It is out of such material that Yovicsin has molded the sturdiest defenses that the League has known in its brief eight-year existence. But even an athlete with sloping shoulders and missing teeth has to do a lot of studying to keep the Harvard dean off his back, and that introduces one of Yovicsin's biggest problems: myopia. "All my safety men are blind," he was saying the other day. "I keep three men deep for punts and kickoffs, and if there were just some way I could get the ball safely into their arms they are all fast enough to be dangerous." In the Rutgers game this year, Grant, the speedy young sophomore from Beverly, Mass., lost his contact lenses on the field, and the game had to be stopped while everyone crawled around in the grass of Harvard Stadium trying to find them. Eventually, a student manager ran at full speed all the way back to Grant's room to get another set of lenses.
Harvard undergraduates, to say nothing of the long-suffering alumni, can scarcely believe that the college is now represented by a football team in the grand and glorious tradition of Eddie Mahan, Charlie Brickley and Barry Wood. A couple of days before the Dartmouth game, a headline in The Harvard Crimson asked plaintively: CRIMSON AT MID-SEASON: WILL LOVE BE REQUITED? In the unique prose of Harvard Yard, the campus sportswriter then went on to pose the dreadful problem that seemed to weigh on so many minds, from Faneuil Hall to the Fens in Boston and throughout the learned rooms alongside the Charles River. "The Crimson [team]," wrote the Crimson, "is like a guy in love with a girl who has beauty, brains, and a monstrous boyfriend. Every time our hero goes to make a move, he thinks of his rival, turns to jelly, and slinks away unrequited.... If the Harvard team ever manages to finish what it starts so bravely the varsity is quite capable of winning the day, its hulking adversaries notwithstanding."
As the traumatic moment of the Dartmouth invasion approached, Harvard College clung to its composure. Unobtrusive slacks and jackets and neckties (without the tie clip) are the mode at Harvard today, and a stranger can scarcely tell the difference between a student and a young professor. "You're not really a Harvard man," explains Joseph M. Russin, president of the Crimson, "until your tie blows over your shoulder as you're walking across the Yard—and you don't notice it." Even the Radcliffe girls have abandoned the disheveled look for the well-laundered dress and neat shoes with heels. "The 'Cliffies want to look normal these days," says Russin, a product of Laramie, Wyo. "They'll just wear one little thing that is different."

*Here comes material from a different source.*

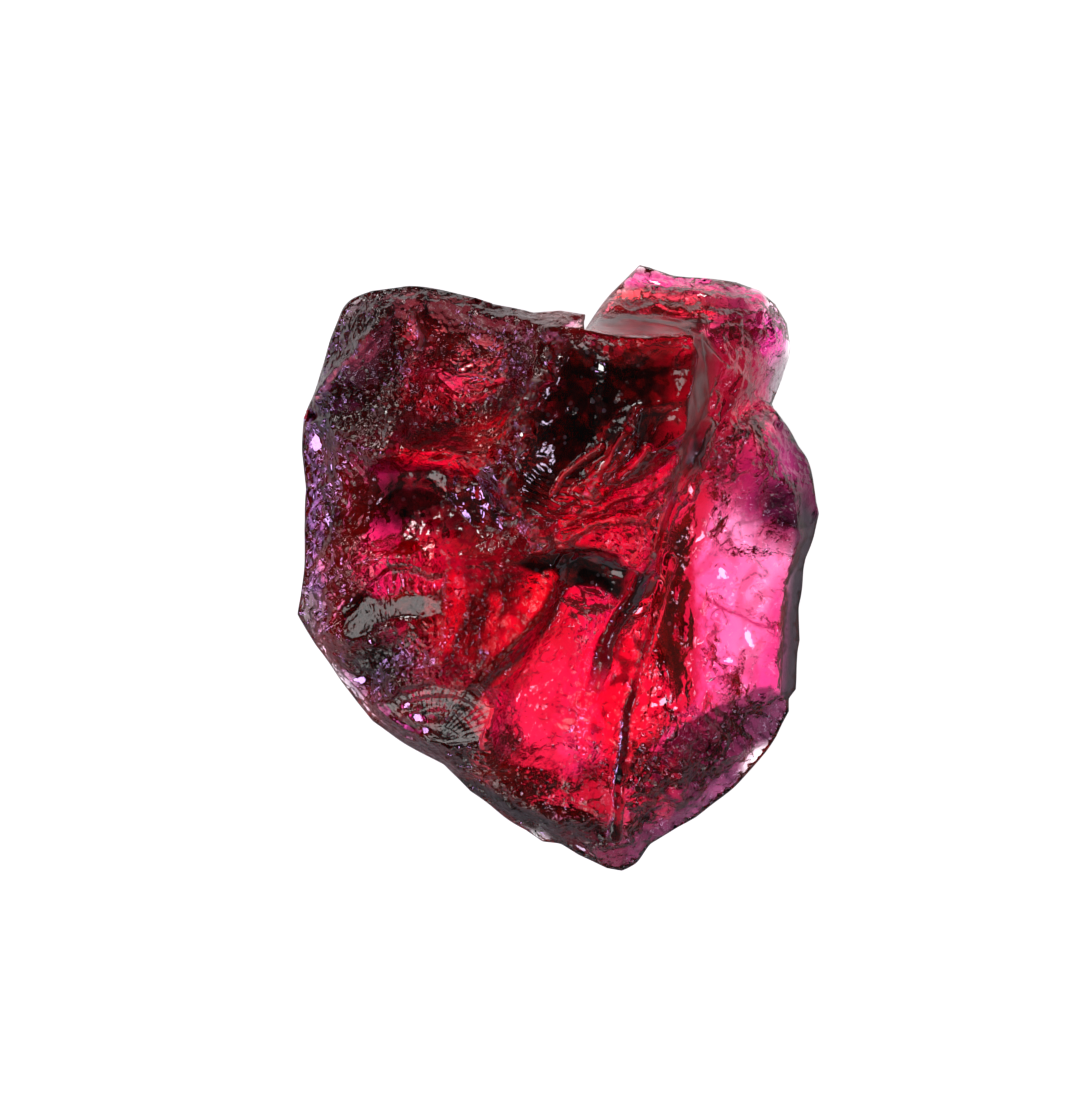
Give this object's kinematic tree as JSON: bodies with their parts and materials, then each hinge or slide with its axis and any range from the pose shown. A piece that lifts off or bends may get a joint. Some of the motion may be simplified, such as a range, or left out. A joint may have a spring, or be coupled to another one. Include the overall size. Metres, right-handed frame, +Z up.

The current campus controversy, aside from such standard stuff as Governor Wallace of Alabama and Barry Gold-water, is the matter of parietal hours—how many hours girls should be permitted in men's rooms and vice versa. The answer recently seemed to be something around 50 hours a month, and one correspondent wrote to the Crimson asking if the hours could be taken consecutively.
On Friday evening, frivolous questions aside, the 44th annual Dartmouth concert played by the Harvard band was cheered to the rafters of quaint old Memorial Hall. Strangely for Harvard, a great many minds were preoccupied with the next day's game. Still, a number of people were startled by a very unseemly BEAT DARTMOUTH sign that appeared across sixth-floor windows of new Quincy House, part of the high-rise, poured concrete and glass of the new Harvard that threatens to overpower the traditional 18th century Colonial bricks.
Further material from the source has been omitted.